You can specify the reservoir dimensions and well position, provided the entire wellbore and all fractures fit within the reservoir boundaries. In addition, each fracture can be situated anywhere along the horizontal wellbore and configured to have a unique fracture half-length and conductivity. Thus, it is possible to model the combined effects of the horizontal wellbore and multiple fractures, as well as the transition into middle-time flow regimes and boundary-dominated flow for any number of different geometrical configurations. Depending on the configuration, pseudo-radial flow can be observed with this model.

Damage skin is applied along the length of the horizontal wellbore and a turbulence factor may be specified.

Horizontal Multifrac Repeating Pattern Model

The multifrac repeating pattern model is a homogeneous, single-phase, rectangular reservoir model consisting of a horizontal wellbore and transverse fractures. The wellbore is located in the center of the reservoir. Fractures are considered to be symmetrically distributed within each stage and all stages are identical.

Because all fractures follow a repeating pattern, after you specify fracture locations, fracture half-lengths, and fracture conductivities for one stage, the parameters of the rest of the stages are populated automatically.

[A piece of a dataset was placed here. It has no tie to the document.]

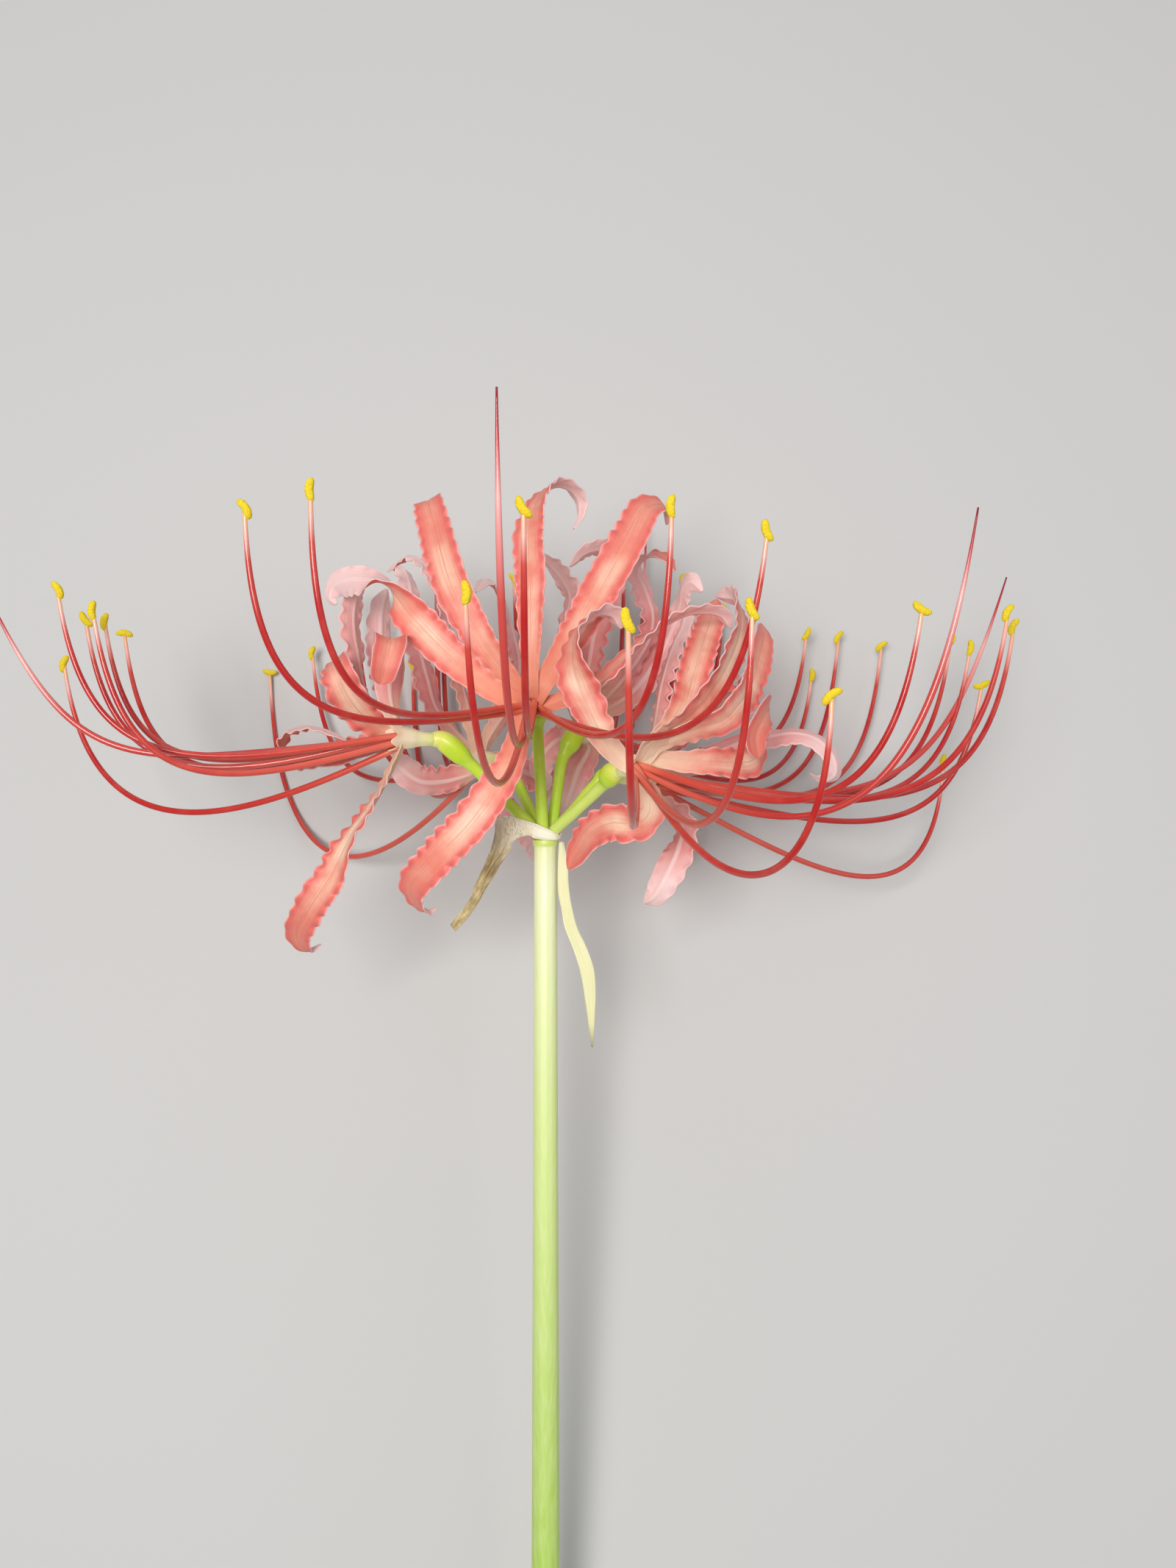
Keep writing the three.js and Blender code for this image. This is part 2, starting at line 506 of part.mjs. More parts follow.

Prior to calculating the entire system’s solution, the model generates the solution for one single stage through superposition of individual infinite conductivity fracture solutions in space. Then, the entire system’s solution is calculated by multiplying the single stage’s solution by the number of stages. Consequently, the speed of calculation is improved, and depends on the number of fractures in each stage, rather than the total number of fractures.

This model is similar to the general horizontal multifrac model, and it can model the combined effects of the horizontal wellbore and multiple transverse fractures, as well as the transition period between flow regimes. Skin is applied along the length of the horizontal wellbore and a turbulence factor may be specified.